We’re testing another option now that will try and handle the encoding error and retry with a different encoding.

I really appreciate your research and your willingness to find a workaround. If I need to specify encoding with files I create, I can do that. My issue is that sometimes I am given files that I did not create, and unless I use the Powershell script, I have no control over what the encoding is once it hits the iterator. I am wondering - is there a way to specify encoding in the CSV iterator action? Then I can tell it what encoding to try with the particular file I am giving to that action.

We did consider that, however that would be painful for some users when working with filesets etc.

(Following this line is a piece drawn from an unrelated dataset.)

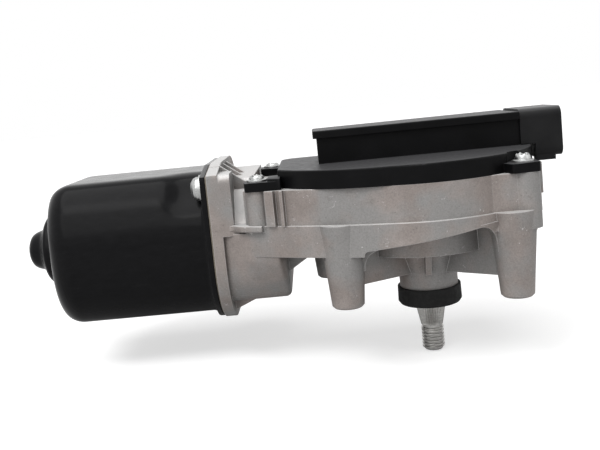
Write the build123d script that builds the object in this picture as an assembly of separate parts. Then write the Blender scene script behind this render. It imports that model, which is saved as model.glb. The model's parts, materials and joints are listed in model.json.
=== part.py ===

I will have build uploaded shortly that will behave a lot better - the trick was to try opening with the fallback (for no bom scenarios) as utf-8 - if that fails then try again with the fallback being Encoding.Default - that did work for all my test files. I’m not sure this will be the end of this issue for some users though, as Encoding.Default can be different on different machines.

1 Like

That will allow me to turn off the Powershell script, if it works. That would be great.

Please try this build

Much appreciated. I am off tomorrow, but I will work on getting this in next week. My workarounds will hold for the weekend, I think. I am glad I stayed up to converse with you.

We may not be done with this just yet, the mitigation I put in place has flaws that a collegue just pointed out. More investigation needed.

Ok, this build should do the trick

https://downloads.finalbuilder.com/downloads/automise/500/AT500_1372.exe
https://downloads.finalbuilder.com/downloads/automise/500/ATCMD500_1372.exe
https://downloads.finalbuilder.com/downloads/automise/500/AutomiseRunner500_1372.exe

1 Like

I have installed this, and reverted my action lists to my previous logic. We’ll see tonight if things succeed.

Looks like it worked. Some of the batch processes will not be run until later in the week, but there were no issues that I can see with existing nightly processes. Thank you for working with me to turn this around.